The data revealed that mortgage interest charges make up a higher proportion of expenditure for employee households, with mortgage interest charges rising by 5.4 per cent in the December 2023 quarter, down from the 9.3 per cent recorded in the September 2023 quarter.

ABS head of prices statistics Michelle Marquardt said that mortgage interest charges rose 40.3 per cent annually, down from the peak of 91.6 per cent in the 12 months to June 2023.

“While the Reserve Bank of Australia has implemented fewer cash rate increases in recent months, previous interest rate increases and the rollover of some expired fixed-rate to higher-rate variable mortgages continued to contribute to rises,” Ms Marquardt said.

“Increases in annual living costs ranged from 4.0 per cent to 6.9 per cent depending on the expenditure patterns of the different household types, compared to a rise of 4.1 per cent in the Consumer Price Index (CPI) in the December 2023 quarter.”

The ABS noted that the main difference between the LCIs and the CPI is that the LCI includes mortgage interest charges instead of the cost of building new dwellings.
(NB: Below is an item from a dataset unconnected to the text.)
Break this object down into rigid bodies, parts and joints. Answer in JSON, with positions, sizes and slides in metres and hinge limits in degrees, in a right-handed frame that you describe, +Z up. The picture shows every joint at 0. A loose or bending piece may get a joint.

This data came as the Reserve Bank of Australia (RBA) revealed in its most recent Statement on Monetary Policy (SoMP) a “significant rise” in household debt repayments since the beginning of the monetary policy tightening cycle in May 2022.

The RBA flagged that interest repayments on household debt will continue to rise throughout the year as more fixed-rate mortgages continue to roll off onto higher rates.

According to the RBA, total interest repayments are projected to increase to around 8 per cent of household disposable income by the end of 2024 to sit slightly below the 2010–11 peak when the cash rate was 4.75 per cent.

Additionally, the central bank stated that total scheduled payments (interest plus scheduled principal) for mortgages reached approximately 10 per cent of household disposable income in the December quarter, a record high according to the RBA.